Rio de Janeiro ran a successful campaign based on a simple and effective slogan: “We deserve them”. Yes, Rio and South America deserved the Games, and in 2009 in Copenhagen they won them. But 2016 arrived, and Brazil’s organizational capacity showed limitations, it was not a good Games. And then came 2021, and its top official was sentenced to a very severe prison sentence for “vote buying”.
Carlos Nuzman, head of the Rio 2016 Olympic Games, was sentenced to 30 years and 11 months in prison for corruption, an unprecedented event in Olympic history.
Unlike what happened with the Salt Lake City 2002 Winter Games, axis of a huge corruption scandal that the International Olympic Committee (IOC) resolved with a severe internal purge and reform of its structures, the Rio case escalated to the Brazilian justice system and never stopped.
“It is in the highest interest of the IOC to get this situation clarified and to get justice done”, a spokesperson for the Olympic body told Around the Rings.
Judge Marcelo Bretas ruled Thursday that Nuzman was guilty of buying votes to win the Games for Rio in the 2009 election in Copenhagen. Nuzman, 79, will not go to prison pending the resolution of his appeals.

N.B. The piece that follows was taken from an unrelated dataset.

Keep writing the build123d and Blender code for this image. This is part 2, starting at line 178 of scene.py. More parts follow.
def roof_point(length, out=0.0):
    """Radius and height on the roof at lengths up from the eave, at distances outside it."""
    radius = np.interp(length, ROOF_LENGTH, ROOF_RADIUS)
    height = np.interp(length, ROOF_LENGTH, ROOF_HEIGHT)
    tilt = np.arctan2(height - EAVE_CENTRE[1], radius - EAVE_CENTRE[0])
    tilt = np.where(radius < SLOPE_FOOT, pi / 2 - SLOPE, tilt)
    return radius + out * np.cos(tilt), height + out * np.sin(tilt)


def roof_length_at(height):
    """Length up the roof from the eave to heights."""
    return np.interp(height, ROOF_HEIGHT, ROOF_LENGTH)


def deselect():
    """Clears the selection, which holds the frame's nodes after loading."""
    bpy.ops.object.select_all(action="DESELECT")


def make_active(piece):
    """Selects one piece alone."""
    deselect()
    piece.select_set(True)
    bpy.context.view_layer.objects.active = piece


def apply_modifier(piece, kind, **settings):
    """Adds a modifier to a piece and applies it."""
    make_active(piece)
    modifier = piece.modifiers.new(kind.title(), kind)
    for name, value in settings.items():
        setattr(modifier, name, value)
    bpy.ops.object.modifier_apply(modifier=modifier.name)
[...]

Nuzman, the former Rio 2016 and Brazilian Olympic Committee (BOC) president, was found guilty of corruption, criminal organization, money laundering and tax evasion.

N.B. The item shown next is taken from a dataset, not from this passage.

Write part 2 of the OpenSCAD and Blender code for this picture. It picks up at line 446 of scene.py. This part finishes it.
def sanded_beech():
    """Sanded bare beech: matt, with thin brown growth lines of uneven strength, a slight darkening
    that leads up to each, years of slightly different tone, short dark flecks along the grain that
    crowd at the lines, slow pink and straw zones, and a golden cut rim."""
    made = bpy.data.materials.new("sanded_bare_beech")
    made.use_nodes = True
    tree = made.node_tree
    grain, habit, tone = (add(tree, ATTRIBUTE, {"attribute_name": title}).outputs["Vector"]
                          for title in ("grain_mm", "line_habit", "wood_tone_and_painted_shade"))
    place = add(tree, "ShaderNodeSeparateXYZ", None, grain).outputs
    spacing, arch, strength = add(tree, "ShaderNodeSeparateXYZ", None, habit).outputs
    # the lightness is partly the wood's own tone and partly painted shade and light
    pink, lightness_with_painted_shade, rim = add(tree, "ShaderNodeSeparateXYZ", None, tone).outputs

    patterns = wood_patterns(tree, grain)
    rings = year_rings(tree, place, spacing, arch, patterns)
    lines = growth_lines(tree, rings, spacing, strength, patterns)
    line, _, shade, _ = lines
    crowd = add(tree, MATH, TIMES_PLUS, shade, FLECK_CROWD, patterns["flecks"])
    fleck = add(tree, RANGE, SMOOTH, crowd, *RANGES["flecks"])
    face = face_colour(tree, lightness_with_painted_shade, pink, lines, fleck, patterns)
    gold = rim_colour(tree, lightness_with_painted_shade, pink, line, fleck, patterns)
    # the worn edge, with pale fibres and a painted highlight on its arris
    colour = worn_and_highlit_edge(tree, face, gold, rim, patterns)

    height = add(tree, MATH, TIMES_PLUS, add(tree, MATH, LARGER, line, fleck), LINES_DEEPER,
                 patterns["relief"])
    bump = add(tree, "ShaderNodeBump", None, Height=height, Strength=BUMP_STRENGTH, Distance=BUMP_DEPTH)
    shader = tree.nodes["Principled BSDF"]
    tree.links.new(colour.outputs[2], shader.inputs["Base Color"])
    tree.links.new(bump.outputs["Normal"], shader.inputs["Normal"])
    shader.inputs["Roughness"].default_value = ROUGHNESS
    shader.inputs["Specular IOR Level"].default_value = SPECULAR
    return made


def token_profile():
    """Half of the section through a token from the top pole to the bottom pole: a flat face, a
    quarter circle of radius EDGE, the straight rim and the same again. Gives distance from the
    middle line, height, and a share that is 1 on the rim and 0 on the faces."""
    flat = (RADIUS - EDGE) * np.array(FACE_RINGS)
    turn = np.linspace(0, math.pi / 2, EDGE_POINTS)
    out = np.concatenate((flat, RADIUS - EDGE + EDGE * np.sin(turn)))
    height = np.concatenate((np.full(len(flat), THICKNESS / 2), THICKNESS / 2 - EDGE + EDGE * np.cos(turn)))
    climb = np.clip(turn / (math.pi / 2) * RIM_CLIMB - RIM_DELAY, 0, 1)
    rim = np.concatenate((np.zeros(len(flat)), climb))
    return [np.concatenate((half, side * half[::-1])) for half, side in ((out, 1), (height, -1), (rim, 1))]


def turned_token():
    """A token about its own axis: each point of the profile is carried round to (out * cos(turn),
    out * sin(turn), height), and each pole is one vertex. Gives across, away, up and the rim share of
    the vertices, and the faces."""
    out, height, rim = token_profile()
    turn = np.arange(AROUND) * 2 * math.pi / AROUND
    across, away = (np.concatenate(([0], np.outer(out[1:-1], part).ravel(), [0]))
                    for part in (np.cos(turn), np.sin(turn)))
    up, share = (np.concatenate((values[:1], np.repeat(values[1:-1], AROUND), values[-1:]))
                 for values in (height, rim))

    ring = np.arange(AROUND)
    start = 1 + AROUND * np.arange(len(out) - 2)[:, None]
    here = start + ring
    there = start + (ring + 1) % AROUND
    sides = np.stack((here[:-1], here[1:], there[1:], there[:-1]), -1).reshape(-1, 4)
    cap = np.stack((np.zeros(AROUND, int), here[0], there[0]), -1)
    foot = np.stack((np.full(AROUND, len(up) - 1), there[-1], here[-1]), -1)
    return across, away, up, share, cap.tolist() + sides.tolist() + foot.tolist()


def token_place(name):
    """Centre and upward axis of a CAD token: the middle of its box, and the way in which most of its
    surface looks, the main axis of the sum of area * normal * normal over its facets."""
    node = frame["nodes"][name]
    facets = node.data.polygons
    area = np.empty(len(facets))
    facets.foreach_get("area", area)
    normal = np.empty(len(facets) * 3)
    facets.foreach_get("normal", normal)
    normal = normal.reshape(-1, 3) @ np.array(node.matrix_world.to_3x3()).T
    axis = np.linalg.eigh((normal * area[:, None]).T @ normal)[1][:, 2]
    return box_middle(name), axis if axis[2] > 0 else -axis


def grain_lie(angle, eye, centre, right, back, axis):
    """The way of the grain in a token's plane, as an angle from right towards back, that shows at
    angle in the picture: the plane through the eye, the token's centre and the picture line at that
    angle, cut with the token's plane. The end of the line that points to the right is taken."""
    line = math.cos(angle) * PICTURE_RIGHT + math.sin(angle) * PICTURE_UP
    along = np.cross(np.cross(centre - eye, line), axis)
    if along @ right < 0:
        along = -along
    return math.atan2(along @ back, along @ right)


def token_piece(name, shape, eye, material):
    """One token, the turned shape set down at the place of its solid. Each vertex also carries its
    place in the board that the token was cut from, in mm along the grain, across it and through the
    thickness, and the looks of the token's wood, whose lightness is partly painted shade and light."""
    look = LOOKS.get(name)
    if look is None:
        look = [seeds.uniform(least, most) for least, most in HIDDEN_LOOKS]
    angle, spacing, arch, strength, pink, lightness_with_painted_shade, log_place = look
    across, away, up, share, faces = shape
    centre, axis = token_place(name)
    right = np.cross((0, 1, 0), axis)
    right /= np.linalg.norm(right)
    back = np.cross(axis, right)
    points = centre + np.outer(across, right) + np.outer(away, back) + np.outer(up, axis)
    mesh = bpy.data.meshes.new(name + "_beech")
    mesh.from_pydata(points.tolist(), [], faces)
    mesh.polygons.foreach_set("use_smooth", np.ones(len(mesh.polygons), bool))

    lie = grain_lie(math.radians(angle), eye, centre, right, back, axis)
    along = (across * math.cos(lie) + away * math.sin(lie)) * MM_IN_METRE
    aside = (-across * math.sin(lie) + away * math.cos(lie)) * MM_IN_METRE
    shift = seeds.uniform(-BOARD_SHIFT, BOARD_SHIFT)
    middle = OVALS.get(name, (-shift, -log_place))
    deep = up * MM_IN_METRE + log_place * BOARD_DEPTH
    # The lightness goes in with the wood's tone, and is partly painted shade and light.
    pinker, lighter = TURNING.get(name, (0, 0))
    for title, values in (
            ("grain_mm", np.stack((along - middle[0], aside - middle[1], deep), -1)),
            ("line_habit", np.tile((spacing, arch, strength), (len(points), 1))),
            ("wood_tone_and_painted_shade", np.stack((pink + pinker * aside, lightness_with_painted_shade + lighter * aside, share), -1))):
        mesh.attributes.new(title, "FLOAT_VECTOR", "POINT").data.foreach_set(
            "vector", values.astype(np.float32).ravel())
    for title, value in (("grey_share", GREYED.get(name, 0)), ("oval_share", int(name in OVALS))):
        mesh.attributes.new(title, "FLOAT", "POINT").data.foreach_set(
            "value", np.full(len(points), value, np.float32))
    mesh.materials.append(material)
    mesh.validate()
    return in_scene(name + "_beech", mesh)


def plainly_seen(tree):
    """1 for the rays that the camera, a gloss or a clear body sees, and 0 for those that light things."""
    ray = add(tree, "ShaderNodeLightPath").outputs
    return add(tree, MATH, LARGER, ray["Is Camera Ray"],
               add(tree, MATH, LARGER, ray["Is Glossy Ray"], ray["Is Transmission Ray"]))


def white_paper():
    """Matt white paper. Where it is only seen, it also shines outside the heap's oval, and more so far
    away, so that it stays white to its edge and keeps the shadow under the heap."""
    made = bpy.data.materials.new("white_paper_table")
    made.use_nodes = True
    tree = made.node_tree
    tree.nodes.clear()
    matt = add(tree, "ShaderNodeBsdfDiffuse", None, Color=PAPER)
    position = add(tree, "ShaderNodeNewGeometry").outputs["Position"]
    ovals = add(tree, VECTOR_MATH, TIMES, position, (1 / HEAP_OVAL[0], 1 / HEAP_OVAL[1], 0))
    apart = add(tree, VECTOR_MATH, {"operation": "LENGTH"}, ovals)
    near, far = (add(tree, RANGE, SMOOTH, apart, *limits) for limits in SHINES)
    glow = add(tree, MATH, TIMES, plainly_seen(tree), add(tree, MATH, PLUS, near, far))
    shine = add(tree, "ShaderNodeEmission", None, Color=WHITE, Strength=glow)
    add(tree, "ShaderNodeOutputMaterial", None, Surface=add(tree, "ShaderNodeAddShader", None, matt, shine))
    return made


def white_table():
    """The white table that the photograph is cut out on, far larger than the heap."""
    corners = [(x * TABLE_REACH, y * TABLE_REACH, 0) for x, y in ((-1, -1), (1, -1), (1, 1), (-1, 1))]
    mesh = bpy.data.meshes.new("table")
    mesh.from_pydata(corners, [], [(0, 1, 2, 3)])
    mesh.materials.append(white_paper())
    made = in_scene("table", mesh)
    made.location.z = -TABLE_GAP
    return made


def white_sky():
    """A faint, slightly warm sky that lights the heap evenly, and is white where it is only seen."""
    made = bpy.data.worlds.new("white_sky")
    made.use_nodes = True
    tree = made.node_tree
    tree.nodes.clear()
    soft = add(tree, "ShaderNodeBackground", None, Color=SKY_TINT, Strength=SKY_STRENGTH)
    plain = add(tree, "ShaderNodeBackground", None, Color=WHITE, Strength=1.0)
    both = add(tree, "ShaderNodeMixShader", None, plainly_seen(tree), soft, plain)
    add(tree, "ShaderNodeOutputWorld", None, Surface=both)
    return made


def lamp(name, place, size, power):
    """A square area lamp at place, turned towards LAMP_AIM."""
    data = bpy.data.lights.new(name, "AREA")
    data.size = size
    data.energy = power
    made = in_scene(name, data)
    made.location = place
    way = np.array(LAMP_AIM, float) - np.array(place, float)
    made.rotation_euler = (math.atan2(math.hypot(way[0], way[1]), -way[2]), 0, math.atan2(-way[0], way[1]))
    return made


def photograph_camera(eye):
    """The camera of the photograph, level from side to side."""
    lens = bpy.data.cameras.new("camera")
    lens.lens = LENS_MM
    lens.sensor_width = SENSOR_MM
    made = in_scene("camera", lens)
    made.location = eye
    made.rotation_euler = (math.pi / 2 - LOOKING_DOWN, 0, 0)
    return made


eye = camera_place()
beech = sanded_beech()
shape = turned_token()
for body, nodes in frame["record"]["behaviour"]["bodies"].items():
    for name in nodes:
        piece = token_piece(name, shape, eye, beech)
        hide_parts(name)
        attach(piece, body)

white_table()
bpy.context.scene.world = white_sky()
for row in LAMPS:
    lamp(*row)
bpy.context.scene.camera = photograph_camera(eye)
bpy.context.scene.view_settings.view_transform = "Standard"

He won’t be jailed until the appeals process has been completed.
Former Rio de Janeiro governor Sérgio Cabral, the former director general of Rio 2016 Leonardo Gryner, and businessman Arthur Soares were also jailed for their involvement. Cabral is already serving a 200-year sentence for several corruption cases.

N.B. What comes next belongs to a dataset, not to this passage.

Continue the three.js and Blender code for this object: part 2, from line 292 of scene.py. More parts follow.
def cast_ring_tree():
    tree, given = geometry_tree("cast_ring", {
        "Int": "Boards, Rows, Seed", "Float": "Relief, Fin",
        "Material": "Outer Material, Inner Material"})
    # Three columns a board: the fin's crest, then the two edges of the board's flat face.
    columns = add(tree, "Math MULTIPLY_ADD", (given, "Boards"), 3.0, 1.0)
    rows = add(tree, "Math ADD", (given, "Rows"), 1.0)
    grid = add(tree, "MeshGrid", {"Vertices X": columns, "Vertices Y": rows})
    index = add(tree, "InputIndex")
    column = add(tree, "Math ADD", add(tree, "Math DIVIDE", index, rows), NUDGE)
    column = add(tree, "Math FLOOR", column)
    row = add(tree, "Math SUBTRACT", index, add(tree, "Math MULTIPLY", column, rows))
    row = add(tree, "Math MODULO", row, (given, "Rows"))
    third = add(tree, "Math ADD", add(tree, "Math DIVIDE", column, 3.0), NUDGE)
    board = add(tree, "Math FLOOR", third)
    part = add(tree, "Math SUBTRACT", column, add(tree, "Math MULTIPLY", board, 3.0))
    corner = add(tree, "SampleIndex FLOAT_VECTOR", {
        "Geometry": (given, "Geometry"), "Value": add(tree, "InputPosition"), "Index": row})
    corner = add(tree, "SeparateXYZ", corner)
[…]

Nuzman had been formally charged in October 2017 over an alleged payment of US$2 million made to secure votes from IOC members to host the 2016 Games. Nuzman had denied running a criminal organization, money laundering and violating currency laws.
Cabral had said in 2019 that he had paid US$2 million in exchange for up to six votes, adding that the money had come from a debt owed to him by Soares. Cabral also said that another US$500,000 was paid to Papa Massata Diack, the son of then IOC member and International Association of Athletics Federations (IAAF) president Lamine Diack, with the intention of securing three more votes of IOC members.
According to prosecutors, in exchange for the money, the Senegalese would vote for Rio as the Olympic venue and together with his son, an IAAF marketing consultant, would also influence other African IOC members to do the same.
In September 2020, Diack was sentenced in Paris to four years in prison on corruption charges, most notably for a scheme that allowed Russian athletes, who paid millions, to continue competing quietly when they should have been suspended for doping.
In May 2021, Diack, 87, returned to Senegal after payment of a half-million-euro bail by the owner of a soccer club there from where he must continue to answer summonses from French authorities.
Papa Massata was also sentenced, in absentia, to five years in prison, but continued to live in Senegal, which refused to extradite him.
In late 2018, Nuzman submitted to questioning by Bretas in open court and denied all allegations of acts of corruption in the process of the Brazilian city’s Olympic bid.
Nuzman appeared at the trial with several folders full of documents about Rio’s Olympic bid process. Joao Francisco Neto, Nuzman’s lawyer, recently told Around the Rings that his client is writing a book about the bid process.
Suspended by the IOC as an honorary member since October 2017, Nuzman has exposed in the trial stories of Olympic hopefuls at different times in order to demonstrate how “normal” and “natural” in the Olympic world meant a series of trips and contacts with international federations and other personalities with a view, first, to get an Olympic venue, and then, to organize an Olympic Games.